Life 'cut short': Peru's victims of forced sterilization seek amends

Decades later, the 46-year-old Indigenous woman is still fighting for an apology and reparations along with thousands of others robbed of their fertility in a 1990s state campaign condemned by the United Nations.

“My life was cut short,” Loayza told AFP, recounting how her partner abandoned her over the procedure, which also left her with lasting pain.

“On the outside, we look fine, but inside we are withering,” she said of the estimated 270,000 women who, like her, were coerced, pressured or deceived into surgery to have their fallopian tubes tied.

Eighteen women died, according to official data, during the campaign that marked the final years of then-President Alberto Fujimori’s 1990-2000 rule.
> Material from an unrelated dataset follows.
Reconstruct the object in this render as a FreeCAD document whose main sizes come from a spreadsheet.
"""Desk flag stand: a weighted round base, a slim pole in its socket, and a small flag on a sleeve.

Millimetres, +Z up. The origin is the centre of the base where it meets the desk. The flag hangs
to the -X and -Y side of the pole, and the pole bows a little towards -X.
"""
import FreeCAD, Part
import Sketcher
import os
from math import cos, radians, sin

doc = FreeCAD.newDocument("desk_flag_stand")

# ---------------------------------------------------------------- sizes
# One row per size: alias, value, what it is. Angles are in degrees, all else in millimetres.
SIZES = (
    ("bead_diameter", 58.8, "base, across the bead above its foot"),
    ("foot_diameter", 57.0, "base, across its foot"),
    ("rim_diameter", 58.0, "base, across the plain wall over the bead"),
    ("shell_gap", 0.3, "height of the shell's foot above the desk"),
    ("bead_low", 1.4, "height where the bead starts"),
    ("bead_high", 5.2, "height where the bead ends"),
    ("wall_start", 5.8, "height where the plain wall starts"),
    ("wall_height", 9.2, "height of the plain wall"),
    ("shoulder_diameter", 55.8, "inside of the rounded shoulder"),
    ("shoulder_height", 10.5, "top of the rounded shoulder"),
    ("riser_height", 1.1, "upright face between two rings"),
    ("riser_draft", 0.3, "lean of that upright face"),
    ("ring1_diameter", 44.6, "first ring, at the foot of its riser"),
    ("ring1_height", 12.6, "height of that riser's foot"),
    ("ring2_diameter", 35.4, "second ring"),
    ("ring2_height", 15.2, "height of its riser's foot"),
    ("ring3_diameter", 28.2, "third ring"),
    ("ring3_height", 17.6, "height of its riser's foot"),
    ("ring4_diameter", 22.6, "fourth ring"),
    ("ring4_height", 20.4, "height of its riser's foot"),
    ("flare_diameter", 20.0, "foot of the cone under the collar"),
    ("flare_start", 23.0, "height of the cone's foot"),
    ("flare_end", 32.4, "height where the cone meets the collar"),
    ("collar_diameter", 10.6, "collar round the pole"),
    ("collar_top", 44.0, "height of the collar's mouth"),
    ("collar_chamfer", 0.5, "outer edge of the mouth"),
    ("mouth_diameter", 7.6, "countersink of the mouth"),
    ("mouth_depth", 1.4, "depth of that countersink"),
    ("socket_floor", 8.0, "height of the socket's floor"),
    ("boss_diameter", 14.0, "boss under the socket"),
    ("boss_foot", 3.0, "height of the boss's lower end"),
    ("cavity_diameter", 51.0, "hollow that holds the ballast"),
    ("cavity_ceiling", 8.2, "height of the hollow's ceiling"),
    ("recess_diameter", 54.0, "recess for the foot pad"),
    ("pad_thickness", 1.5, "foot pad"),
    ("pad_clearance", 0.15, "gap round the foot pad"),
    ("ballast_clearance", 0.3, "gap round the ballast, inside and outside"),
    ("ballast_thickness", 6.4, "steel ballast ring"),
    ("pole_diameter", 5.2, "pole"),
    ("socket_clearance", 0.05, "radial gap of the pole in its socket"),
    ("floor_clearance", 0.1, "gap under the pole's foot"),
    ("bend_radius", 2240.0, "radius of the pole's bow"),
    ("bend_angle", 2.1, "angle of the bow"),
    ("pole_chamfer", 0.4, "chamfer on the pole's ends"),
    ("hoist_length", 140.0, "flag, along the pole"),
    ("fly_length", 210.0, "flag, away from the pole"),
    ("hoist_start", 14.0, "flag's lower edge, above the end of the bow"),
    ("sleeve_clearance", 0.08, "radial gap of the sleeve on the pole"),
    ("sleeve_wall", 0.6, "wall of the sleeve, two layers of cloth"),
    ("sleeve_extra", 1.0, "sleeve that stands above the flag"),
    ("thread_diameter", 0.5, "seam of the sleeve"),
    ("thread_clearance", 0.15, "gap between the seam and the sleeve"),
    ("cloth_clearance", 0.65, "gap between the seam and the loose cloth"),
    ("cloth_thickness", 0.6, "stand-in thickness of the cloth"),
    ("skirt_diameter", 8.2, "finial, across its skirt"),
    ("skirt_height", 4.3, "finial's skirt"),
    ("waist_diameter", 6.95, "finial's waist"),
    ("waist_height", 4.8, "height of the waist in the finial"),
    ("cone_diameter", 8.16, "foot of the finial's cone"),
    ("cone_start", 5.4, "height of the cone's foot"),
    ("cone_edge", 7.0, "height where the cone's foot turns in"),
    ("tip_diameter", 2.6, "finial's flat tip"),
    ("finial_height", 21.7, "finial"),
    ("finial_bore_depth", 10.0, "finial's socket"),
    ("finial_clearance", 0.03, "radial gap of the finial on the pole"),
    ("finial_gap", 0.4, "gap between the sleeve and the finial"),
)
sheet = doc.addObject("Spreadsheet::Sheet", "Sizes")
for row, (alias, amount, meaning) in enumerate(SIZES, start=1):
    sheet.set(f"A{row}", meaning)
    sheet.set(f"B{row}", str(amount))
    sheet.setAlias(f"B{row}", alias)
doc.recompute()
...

His government said it had offered sterilization as part of a family planning project, but the UN women’s rights committee said in a report last October the state had carried out a “systematic and generalized attack against rural and Indigenous women.”

It said the procedures were carried out without informed consent from victims who were often poorly educated and did not understand Spanish, the language of officialdom in Peru.

“It’s not something that was done in the cities… but in a specific (rural) area as a way of fighting poverty so that the poorest women didn’t reproduce,” Leticia Bonifaz, who was a member of the UN committee, told AFP.

She said it was the biggest known case of forced sterilization in Latin America.

– ‘Life hasn’t been easy’ –

Loayza today is an activist. She wishes she could have had more children and rarely smiles.

In 1997, she was living in rural Huancavelica in Peru’s southeast, with a baby a few months old.

Her life changed dramatically when she left home one day, stuffed with other women onto the back of a truck “like sheep,” to collect promised food aid from a nearby clinic.